Una vez más y no se cuantas van, cargando las pilas un fin de semana en Hamburgo. Un par de conciertos como excusa para hacer una escapadita y volver a sentir lo que significa vivir en una ciudad.
Así andabamos hasta que la tarde del viernes nos ofreció un par de grandes y a la vez únicos momentos. La primera, el St. Pauli, equipo de fútbol de Hamburgo, se jugaba su ascenso a segunda; una pantalla gigante y miles de personas fue lo que dejamos atrás cuando entramos al concierto de Wilco.
Bastó un segundo a la salida del concierto para confirmar el ascenso del equipo, la animosa comunidad de St. Pauli estaba especialmente exultante y en una cantidad tal que hacía dificil abrirse hueco por la calle. La comunión entre punkies, fans y putas era idílica; el ascenso del St. Pauli había sido la catarsis. El St. Pauli representa todos aquellos valores del comunismo, tanto los buenos como los malos, al menos esa es la excusa que ponen cuando acusan al equipo rival de ser neonazis y poder montarla a gusto. Sigo sin entender a aquellos que son incapaces de disfrutar del éxito sin tocarle los huevos a los que lloran su fracaso.
Aunque hay veces que los portadores del fracaso son un poco subversivos y cuando pensabamos que habíamos dejado atrás St. Pauli y la Reeperbahn con su mar de embriaguez; nos encontramos dentro del metro con un antidisturbio en cada puerta protegiéndonos de los neonazis, que ya no me daban tanta pena como antes sino mas bien acojonaban un poco.

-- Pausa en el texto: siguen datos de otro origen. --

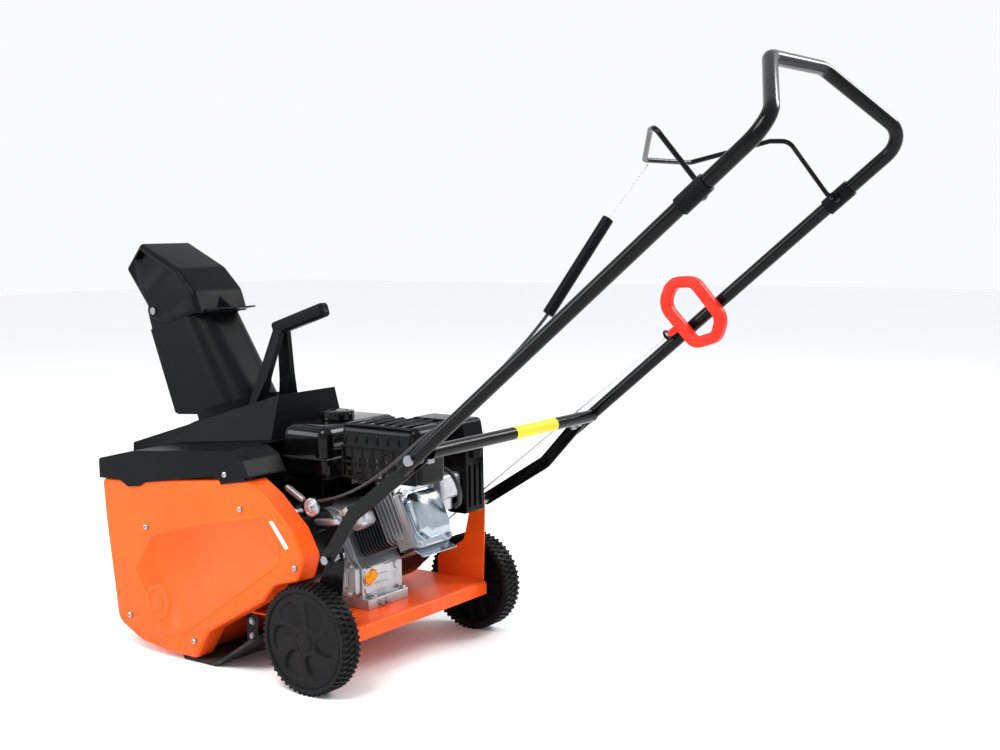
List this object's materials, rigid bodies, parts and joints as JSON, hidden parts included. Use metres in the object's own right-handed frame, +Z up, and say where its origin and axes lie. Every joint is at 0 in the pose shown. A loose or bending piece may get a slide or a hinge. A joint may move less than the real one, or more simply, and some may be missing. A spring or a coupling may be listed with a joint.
{
  "type": "snow blower",
  "caption": "Walk-behind single-stage petrol snow blower with rubber-paddle auger housing, swivelling chute and tilting deflector, small engine, two wheels and folding loop handle.",
  "frame": {"origin": "middle of the footprint at ground level", "axes": "+Z up, +Y towards the handlebar and the operator, -Y towards the intake, +X to the operator's left"},
  "size_m": [0.5362, 1.4894, 1.0288],
  "materials": {
    "orange_paint": "powder-coated sheet",
    "black_paint": "satin black paint",
    "black_tube": "gloss black coated tube",
    "charcoal_plastic": "moulded, fine grain",
    "rubber": "matt",
    "tyre": "moulded",
    "cast_aluminium": "as cast",
    "zinc": "bright zinc plate",
    "steel": "bright",
    "tank_black": "gloss",
    "engine_black": "satin",
    "amber_plastic": "moulded",
    "red_plastic": "moulded",
    "iron": "as cast",
    "rope": "braided",
    "blade_steel": "worn black"
  },
  "bodies": {
    "chassis": {"auger_housing": "orange_paint", "belt_cover": "orange_paint", "top_cover": "charcoal_plastic", "chute_shroud": "charcoal_plastic", "scraper": "blade_steel", "scraper_brackets": "black_paint", "auger_bearings": "engine_black", "drive_belt": "rubber", "engine_deck": "orange_paint", "left_side_frame": "black_paint", "right_side_frame": "orange_paint", "wheel_axle": "steel", "crankcase": "cast_aluminium", "crankcase_cover": "cast_aluminium", "blower_housing": "engine_black", "recoil_housing": "engine_black", "cylinder": "cast_aluminium", "cylinder_head": "cast_aluminium", "valve_cover": "zinc", "cylinder_shield": "zinc", "engine_bolts": "steel", "spark_plug": "rubber", "spark_lead": "rubber", "muffler": "steel", "muffler_guard": "black_paint", "carburettor": "cast_aluminium", "air_box": "engine_black", "air_box_lid": "engine_black", "fuel_tank": "tank_black", "belt_guard": "black_paint", "left_lower_bar": "black_tube", "right_lower_bar": "black_tube", "handle_bolts": "steel", "cover_screws": "steel", "control_cable": "rubber", "starter_rope": "rope"},
    "auger": {"auger_shaft": "steel", "auger_paddles": "rubber", "auger_pulley": "iron"},
    "engine_shaft": {"crankshaft": "steel", "flywheel": "iron", "engine_pulley": "iron"},
    "rope_pulley": {"recoil_pulley": "engine_black"},
    "idler": {"idler_arm": "steel"},
    "idler_wheel": {"idler_pulley": "steel"},
    "left_wheel": {"left_wheel": "tyre"},
    "right_wheel": {"right_wheel": "tyre"},
    "fuel_cap": {"fuel_cap": "tank_black"},
    "oil_plug": {"oil_plug": "amber_plastic"},
    "chute": {"chute": "charcoal_plastic", "chute_handle": "charcoal_plastic", "deflector_bolts": "steel"},
    "deflector": {"deflector": "charcoal_plastic"},
    "handle": {"upper_handle": "black_tube", "handle_brace": "black_tube", "bail_sleeves": "charcoal_plastic", "rope_guide": "black_paint", "cable_sleeve": "charcoal_plastic"},
    "bail": {"bail": "black_tube"},
    "pull": {"pull_handle": "red_plastic"}
  },
  "joints": [
    {"name": "auger_spin", "type": "hinge", "parent": "chassis", "child": "auger", "pos_m": [0, -0.487, 0.102], "axis": [1, 0, 0], "continuous": true},
    {"name": "engine_spin", "type": "hinge", "parent": "chassis", "child": "engine_shaft", "pos_m": [0, -0.208, 0.212], "axis": [1, 0, 0], "continuous": true},
    {"name": "left_wheel_spin", "type": "hinge", "parent": "chassis", "child": "left_wheel", "pos_m": [0.23335, -0.103, 0.095], "axis": [1, 0, 0], "continuous": true},
    {"name": "right_wheel_spin", "type": "hinge", "parent": "chassis", "child": "right_wheel", "pos_m": [-0.23335, -0.103, 0.095], "axis": [1, 0, 0], "continuous": true},
    {"name": "chute_swivel", "type": "hinge", "parent": "chassis", "child": "chute", "pos_m": [0, -0.50922, 0.42701], "axis": [0, -0.3048, 0.9524], "range_deg": [-95, 95]},
    {"name": "deflector_tilt", "type": "hinge", "parent": "chute", "child": "deflector", "pos_m": [0, -0.66709, 0.63163], "axis": [1, 0, 0], "range_deg": [0, 40]},
    {"name": "handle_fold", "type": "hinge", "parent": "chassis", "child": "handle", "pos_m": [0, 0.147, 0.42902], "axis": [1, 0, 0], "range_deg": [0, 90], "deforming": ["control_cable", "starter_rope"]},
    {"name": "bail_squeeze", "type": "hinge", "parent": "handle", "child": "bail", "pos_m": [0, 0.635, 0.82744], "axis": [1, 0, 0], "range_deg": [-45, 0], "stiffness_Nm_per_rad": 0.6, "springref_deg": 40.11, "deforming": ["control_cable"]},
    {"name": "pull_start", "type": "slide", "parent": "handle", "child": "pull", "axis": [0.1166, 0.8282, 0.5482], "range_m": [0, 0.45], "stiffness_N_per_m": 10, "springref_m": -0.5, "deforming": ["starter_rope"]},
    {"name": "rope_pulley_spin", "type": "hinge", "parent": "chassis", "child": "rope_pulley", "pos_m": [-0.139, -0.208, 0.212], "axis": [1, 0, 0], "range_deg": [-10, 560]},
    {"name": "idler_swing", "type": "hinge", "parent": "chassis", "child": "idler", "pos_m": [0.217, -0.3324, 0.24684], "axis": [1, 0, 0], "range_deg": [-1, 4.2]},
    {"name": "idler_spin", "type": "hinge", "parent": "idler", "child": "idler_wheel", "pos_m": [0.217, -0.38787, 0.21852], "axis": [1, 0, 0], "continuous": true},
    {"name": "fuel_cap_turn", "type": "hinge", "parent": "chassis", "child": "fuel_cap", "pos_m": [0.014, -0.229, 0.441], "axis": [0, 0, 1], "range_deg": [0, 90]},
    {"name": "oil_plug_turn", "type": "hinge", "parent": "chassis", "child": "oil_plug", "pos_m": [0.061, -0.117, 0.162], "axis": [0, 1, 0], "range_deg": [0, 360]}
  ],
  "couplings": [
    {"joint": "auger_spin", "follows": "engine_spin", "ratio": 0.50909},
    {"joint": "idler_swing", "follows": "bail_squeeze", "ratio": -0.093},
    {"joint": "rope_pulley_spin", "follows": "pull_start", "rad_per_m": 19.1}
  ]
}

Llegados a la parada de Sternschance nos encontramos con la última gran sorpresa, nos separan unos 200 metros de calle hasta el hostel, pero son los 200 metros más belicosos que he visto nunca. Furgones blindados, tanquetas y unos 500 antidisturbios ocupan los primeros 50 metros; los últimos 20 un grupo antiglobaliación, en medio 130 metros de la soledad que precede a la batalla. A los lados la multitud expectante, ávida de sangre y claramente posicionada con el más débil, pero con cautela no vaya a ser que en el reparto de hostias fuese a caer una.
Diez minutos después reina la decepción, todo había ocurrido muy rápido, a la voz de "os avisamos de que entraremos sin avisar" siguió un pequeño grito y los antidisturbios empezaron la marcha, despacio, muy despacio; un siguiente grito les hizo aumentar el ritmo, todos ordenados como una legión romana. La muchedumbre silbaba levemente, hasta que de pronte un destello de luz y la legión corrió hacia el objetivo; lástima que sólo quedasen unos 20 metros. Los pitos se volvieron más ruidosos, saber que las hostias no se extenderían hacia el público dio la tranquilidad a los asistentes para pasar de los pitos a los gritos anti-policía y pro anti-sistema. Lo cierto es que entre el humo las luces y sobre todo la altura de los maderos no se veía nada, pero lo que estaba claro es que no se había repartido ni una sola hostia. Menos mal que al final el típico punky pocas luces que llevaba pidiendo que lo hostiaran desde el principio nos dio el placer de ver como le caían un par de cates, muy cariñosos eso si.
Emociones "fuertes" para escapar de la tranquila rutina de Clausthal.